Kanin Asva, founder and general Partner of Robust VC, said parents and mentors may let teens know every idea is valid. Then, choose just one idea to focus on exclusively at first. Picking one idea allows teens to better research and understand the kind of business they wish to start.
“Ask them where opportunities exist for their business, and how they will market to this target audience,” said Asva. “Lay out the different phases of their business — from ideation to planning to development — and let them develop the details for each phase.”
This puts teen entrepreneurs in the driver’s seat with their budding business idea and gives them the ability to start working on ways where the business can begin generating revenue. Choosing one idea to work with, in turn, increases a teen’s basic business skills and their overall confidence which serves them for the rest of their lives.
Look For Mentors Who Inspire Your Teen
When Ryan Novak was 15 years old, he walked into a local chocolate shop and got a job washing dishes. It wasn’t a glamorous job, but it kept him next to his passion: chocolate!
“I mopped floors, took out the trash, washed mountains of dishes and loved every minute of being surrounded by chocolate,” said Novak.
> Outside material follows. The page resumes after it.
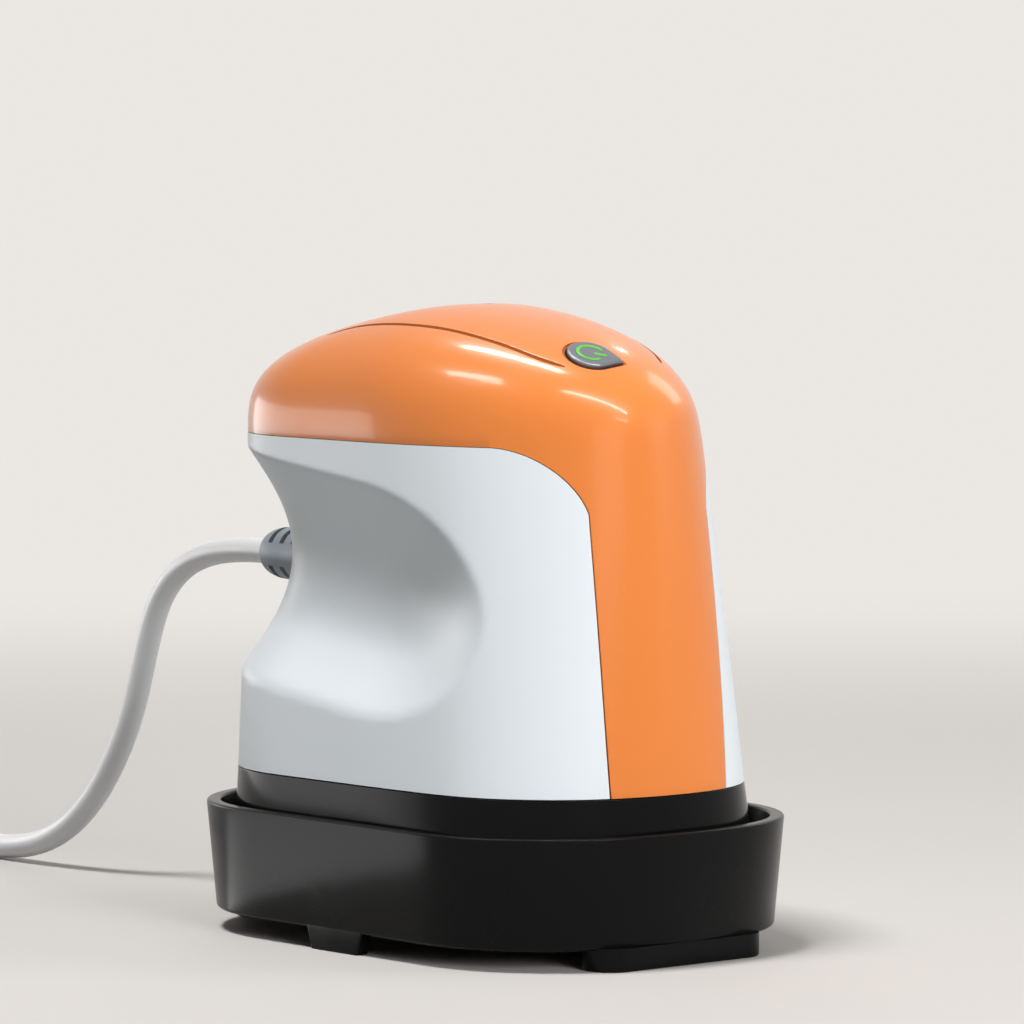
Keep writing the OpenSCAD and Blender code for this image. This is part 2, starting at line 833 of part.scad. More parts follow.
sensor_xy = [-9, 14];
fuse_xy = [9, -14];
sensor_z = clamp_top + 0.05;
module thermistor() {
    color([0.75, 0.35, 0.15])
        translate([sensor_xy.x, sensor_xy.y, sensor_z + 1.6]) {
            rotate([0, 90, 0]) cylinder(h = 8, r = 1.6, center = true, $fn = 32);
            translate([-1, -1, -1.6]) cube([2, 2, 1]);
        }
}

module thermal_fuse() {
    color(silver)
        translate([fuse_xy.x, fuse_xy.y, sensor_z + 2]) {
            rotate([0, 90, 0]) cylinder(h = 11, r = 2, center = true, $fn = 32);
            translate([-1, -1, -2]) cube([2, 2, 1]);
        }
}

// ---- Strain relief and clamp ----

gland_bore_r = lead_d / 2 + 0.05;
gland_tip_r = gland_bore_r + 0.3;
gland_dome_l = 7;
slot_w = 1.5;
slot_pitch = 4;
slot_n = 5;
module cord_gland() {
    dome_y = gland_end_y - gland_dome_l;
    color(grey)
        translate([0, 0, press_z + lead_z]) rotate([-90, 0, 0]) difference() {
            rotate_extrude($fn = 48)
                polygon(concat(
                    [[gland_bore_r, gland_seat_in - gland_flange_t],
                        [gland_flange_r, gland_seat_in - gland_flange_t],
                        [gland_flange_r, gland_seat_in - sheet_gap],
                        [gland_neck_r, gland_seat_in - sheet_gap],
                        [gland_neck_r, gland_seat_out + sheet_gap],
                        [gland_r, gland_seat_out + sheet_gap]],
                    [for (a = [0:15:90]) [gland_tip_r + (gland_r - gland_tip_r) * cos(a),
                        dome_y + gland_dome_l * sin(a)]],
                    [[gland_bore_r, gland_end_y]]));
            for (i = [0:slot_n - 1], s = [-1, 1])
                translate([0, s * (lead_r + 1 + gland_r), gland_end_y - 5.7 - i * slot_pitch])
                    cube([30, 2 * gland_r, slot_w], center = true);
        }
}

module cord_clamp() {
    color(dark)
        translate([0, clamp_y, press_z + lead_z]) difference() {
            union() {
                translate([-10.5, -3.5, -0.9]) cube([21, 7, 2.6]);
                rotate([90, 0, 0]) cylinder(h = 7, r = lead_d / 2 + 2, center = true, $fn = 48);
            }
            translate([-20, -10, -20.9]) cube([40, 20, 20]);
            rotate([90, 0, 0]) cylinder(h = 12, r = lead_d / 2 + 0.05, center = true, $fn = 48);
            for (x = [-1, 1])
                translate([x * clamp_screw_x, 0, -5])
                    cylinder(h = 12, r = small_screw_r + screw_clear, $fn = 24);
        }
}

module cord_clamp_screws() {
    color(steel)
        for (x = [-1, 1])
            translate([x * clamp_screw_x, clamp_y, press_z + lead_z + 1.72]) screw(9, small_screw_r);
}

// Thin lead through points
module wire(points, r) tube(points, r, 6);

// The mains lead's inner end, and its two cores on the way to the terminal
tail_y = clamp_y - 8;
join_y = gland_end_y - 1;
terminal_y = board_back + part_gap + 8.1;
module mains_leads() {
    exit_z = press_z + lead_z;
    color([0.93, 0.93, 0.93])
        translate([0, tail_y, exit_z]) rotate([-90, 0, 0])
            cylinder(h = join_y - tail_y, r = lead_r, $fn = 32);
    for (s = [0, 1])
        color(s == 0 ? [0.45, 0.25, 0.12] : [0.15, 0.3, 0.7])
            wire([[s * 2.4 - 1.2, tail_y + 1, exit_z], [s * 2.4 - 1.2, tail_y - 3, exit_z],
                [s * 4, 20, exit_z - 2], [4.5 + s * 6, 9, exit_z - 10], [7.75 + s * 7.5, 0, exit_z - 20],
                [7.75 + s * 7.5, -7, board_low + 15.5],
                [7.75 + s * 7.5, terminal_y - 1.5, board_low + 14]], 0.9);
}

module heater_leads() {
    color([0.75, 0.15, 0.12])
        for (s = [-1, 1])
            wire([[s * 6, 0, clamp_top + 0.95], [s * 6, -5, clamp_top + 0.95],
                [s * 5 - 1, -10, clamp_top + 3],
                [s * 4 - 4, -15, ledge_top + 1], [s * 3.5 - 6, -19, board_low + 3],
                [s * 3 - 7, board_back + 2.2, board_low + 8]], 0.9);
}

module sensor_leads() {
    color([0.95, 0.85, 0.3])
        for (s = [0, 1])
            wire([[sensor_xy.x - 4.7 - s * 2, sensor_xy.y, sensor_z + 1.6],
                [sensor_xy.x - 6 - s * 2, 8, sensor_z + 1.8], [sensor_xy.x - 7 - s * 2, 2, sensor_z + 5],
                [-16 - s * 2, -5, ledge_top + 3],
                [-16 - s * 2, -14, board_low + 1], [-16 - s * 2, board_back + 0.7, board_low + 6]], 0.6);
}

module button_leads() {
    color([0.3, 0.3, 0.32])
        for (s = [-1, 1])
            wire([[button_at.x + s * 1.5, button_at.y + 11, button_at.z - 9.5],
                [s * 2 - 4, -23, button_at.z - 14], [s * 2 - 3, -20.5, board_low + board_h + 4],
                [s * 2 - 2, -20.5, board_low + board_h - 2],
                [s * 2 - 2, board_back + 0.7, board_low + board_h - 7]], 0.6);
}

// ---- Mains lead outside: free stretch, coil, tie and plug ----

tie_t = 0.8;
coil_z = lead_r + tie_t + 0.1;
coil_pitch = lead_d + coil_gap;
coil_mid = [-42, 232];
coil_total = 2 * coil_turns;

// Route of the free stretch from the strain relief to the coil
coil_start = [coil_mid.x + coil_r, coil_mid.y, coil_z];
lead_route = [
    [0, join_y, press_z + lead_z], [0, join_y + lead_d + 1, press_z + lead_z], [0, 89, 77.3], [0, 97, 76.2],
    [0, 104.8, 73.8], [0, 110.5, 70.6], [0, 115, 66.4], [0, 118.2, 61.4], [0, 120.6, 55.6], [0, 123.5, 47],
    [0, 127.4, 37], [0, 133, 27.5], [0, 140.8, 18], [0, 150.6, 10.2], [0, 162, 5.2], [0, 174, 3.1],
    [0, 187, 2.9], [-0.3, 200, 2.9], [-0.8, 213, 3.3], coil_start - [0, lead_d, 0]];

// Square frame across a path at point i: two directions at right angles to the path
function path_dir(p, i) =
    i == 0 ? unit(p[1] - p[0]) :
    i == len(p) - 1 ? unit(p[i] - p[i - 1]) :
    unit(unit(p[i + 1] - p[i]) + unit(p[i] - p[i - 1]));

function tube_ring(c, dir, r, sides, turn = 0) =
    let (flat = unit([dir.y, -dir.x, 0]), up = cross(flat, dir))
    [for (k = [0:sides - 1]) let (a = turn + 360 * k / sides) c + r * (cos(a) * flat + sin(a) * up)];

// Tube along a path
module tube(path, r, sides, turn = 0) {
    m = len(path);
    rings = [for (i = [0:m - 1]) tube_ring(path[i], path_dir(path, i), r, sides, turn)];
    polyhedron(
        points = [for (q = rings) each q],
        faces = concat(loft_faces(m, sides),
            [[for (i = [sides - 1:-1:0]) i]],
            [[for (i = [0:sides - 1]) (m - 1) * sides + i]]),
        convexity = 10);
}

module cord() color([0.93, 0.93, 0.93]) tube(lead_route, lead_r, 12);

// Path of the coil: in on the lower layer, up where the spiral turns back, out on the upper one
rings_per_turn = 24;
function coil_radius(t) = coil_r - coil_pitch * min(t, coil_total - t);
function coil_height(t) =
    let (u = min(1, max(0, (t - coil_turns + 0.25) / 0.5)))
    coil_z + coil_pitch * (3 - 2 * u) * u * u;
function coil_point(t) =
    [coil_mid.x + coil_radius(t) * cos(360 * t), coil_mid.y + coil_radius(t) * sin(360 * t), coil_height(t)];

// Last stretch: down beside the coil, a little inwards, and straight into the plug
plug_at = coil_mid + [4.5 - coil_r, -44];
plug_z = plug_t / 2;
coil_end = [coil_mid.x - coil_r, coil_mid.y, coil_z + coil_pitch];
last_bend = [plug_at.x, plug_at.y + lead_d, plug_z] - coil_end;
coil_path = concat(
    [coil_start - [0, lead_d, 0]],
    [for (i = [0:coil_total * rings_per_turn]) coil_point(i / rings_per_turn)],
    [for (u = [1 / 6:1 / 6:1.01]) let (s = (3 - 2 * u) * u * u)
        coil_end + [last_bend.x * s, last_bend.y * u, last_bend.z * s]],
    [[plug_at.x, plug_at.y, plug_z]]);

module cord_coil() color([0.93, 0.93, 0.93]) tube(coil_path, lead_r, 6, 30);

// Least distance between points of the coil's path that aren't neighbours, less the lead's diameter
probe_step = rings_per_turn / 3;
coil_least = min([for (i = [0:len(coil_path) - 1], j = [i + probe_step:1:len(coil_path) - 1])
    norm(coil_path[i] - coil_path[j])]) - lead_d;
echo(coil_least_gap = coil_least);

// Strap round the bundle at one place
tie_turn = 60;
tie_w = 6;
module cord_tie() {
    in_r = coil_r - coil_pitch * coil_turns - lead_r - 1;
    out_r = coil_r + lead_r + 0.4;
    top = coil_z + coil_pitch + lead_r + 0.2;
    color([0.93, 0.93, 0.93])
        translate([coil_mid.x, coil_mid.y, 0]) rotate(tie_turn) difference() {
            translate([in_r - tie_t, -tie_w / 2, 0]) cube([out_r - in_r + 2 * tie_t, tie_w, top + tie_t]);
            translate([in_r, -tie_w, tie_t]) cube([out_r - in_r, 2 * tie_w, top - tie_t]);
        }
}

plug_l = 24;
relief_l = 11;
module plug_body() {
    w = plug_w / 2;
    h = plug_t / 2;
    color([0.93, 0.93, 0.93])
        translate([plug_at.x, plug_at.y, plug_z]) rotate([90, 0, 0]) {
            rotate_extrude($fn = 32)
                polygon([[0, 0.02], [lead_r + 0.9, 0.02], [lead_r + 2, relief_l], [0, relief_l]]);
            hull() {
                translate([0, 0, relief_l]) linear_extrude(0.1) offset(1) square([12, 8], center = true);
                translate([0, 0, relief_l + 9]) linear_extrude(plug_l - 9)
                    polygon([[-w, 0], [-w + 4, h], [w - 4, h], [w, 0], [w - 4, -h], [-w + 4, -h]]);
            }
        }
}

module plug_pins() {
    face = relief_l + plug_l + 0.02;
    color(steel)
        translate([plug_at.x, plug_at.y, plug_z]) rotate([90, 0, 0])
            for (s = [-1, 1])
                translate([s * pin_pitch / 2, 0, face]) {
                    cylinder(h = pin_l - pin_r, r = pin_r, $fn = 32);
                    translate([0, 0, pin_l - pin_r]) sphere(pin_r, $fn = 32);
                }
}

base_tray();
tray_pads();
heating_plate();
heating_element();
insulation_felt();
clamp_plate();
plate_screws();
skirt();
skirt_screws();
heat_shield();
housing();
housing_screws();
top_cover();
power_button();
button_light();
button_board();
tact_switch();
button_board_screws();
control_board();
board_transformer();
board_capacitor();
board_triac();
board_terminal();
thermistor();
thermal_fuse();
cord_gland();
cord_clamp();
cord_clamp_screws();
mains_leads();
heater_leads();
sensor_leads();
button_leads();
cord();
cord_coil();
cord_tie();
plug_body();
plug_pins();
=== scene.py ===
import json
import logging
import math
from dataclasses import dataclass, replace
from enum import Enum

import bpy
import numpy as np
from mathutils import Matrix, Vector


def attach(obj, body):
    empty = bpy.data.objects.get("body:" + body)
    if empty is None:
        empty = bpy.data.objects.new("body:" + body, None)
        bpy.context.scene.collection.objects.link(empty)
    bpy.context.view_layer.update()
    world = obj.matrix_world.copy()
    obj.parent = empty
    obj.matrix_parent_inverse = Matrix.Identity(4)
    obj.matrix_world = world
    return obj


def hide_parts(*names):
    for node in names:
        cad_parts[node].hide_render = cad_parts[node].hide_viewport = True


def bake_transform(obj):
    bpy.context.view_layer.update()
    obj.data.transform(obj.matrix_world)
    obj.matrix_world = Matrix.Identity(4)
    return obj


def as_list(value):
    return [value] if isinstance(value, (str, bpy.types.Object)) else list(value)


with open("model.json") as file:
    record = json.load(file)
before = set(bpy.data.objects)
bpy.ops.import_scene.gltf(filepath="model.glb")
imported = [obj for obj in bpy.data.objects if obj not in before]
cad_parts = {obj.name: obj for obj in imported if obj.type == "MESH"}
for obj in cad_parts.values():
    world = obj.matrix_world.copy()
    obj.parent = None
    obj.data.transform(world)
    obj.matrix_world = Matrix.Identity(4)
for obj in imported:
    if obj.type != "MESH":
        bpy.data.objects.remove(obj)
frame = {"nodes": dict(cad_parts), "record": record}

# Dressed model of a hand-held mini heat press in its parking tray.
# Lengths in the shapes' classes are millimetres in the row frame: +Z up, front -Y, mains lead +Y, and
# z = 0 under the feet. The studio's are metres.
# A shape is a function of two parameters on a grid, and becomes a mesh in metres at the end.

MM = 0.001
ON_AXIS = 1e-6
LOG = logging.getLogger("mini_heat_press")
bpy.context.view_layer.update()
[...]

Novak made a bold move: he asked the store’s owner to teach him about the business. Surprised by his passion for learning about business at an early age, she made it her mission to mentor Novak in how to work with chocolate and run a business.
“I told her when she wanted to retire I wanted to own her company,” said Novak.
After high school, Novak went on to attend Syracuse University where he majored in Entrepreneurship & Emerging Enterprises. In 2010, Novak bought the business at age 21 and as a senior at SU. Since then, Novak has transformed Chocolate Pizza Company from a small-town chocolate shop to Central New York’s largest chocolate maker.
Without a doubt, Novak said the best way to encourage teens to become entrepreneurs is to find a job in a field that interests them or is right next to your interests, like Novak’s former dishwashing gig adjacent to chocolate. As teens work and learn valuable skills, like trust and teamwork, they (and their parents) can look for mentors who will champion them forward.
“Look for mentors who can inspire you, teach you and celebrate your interests,” said Novak. “Entrepreneurship is hard work — it isn’t unicorns and rainbows — so the sooner young people learn about what it takes to be successful in business, the sooner they will want to turn their passions into the next great thing.”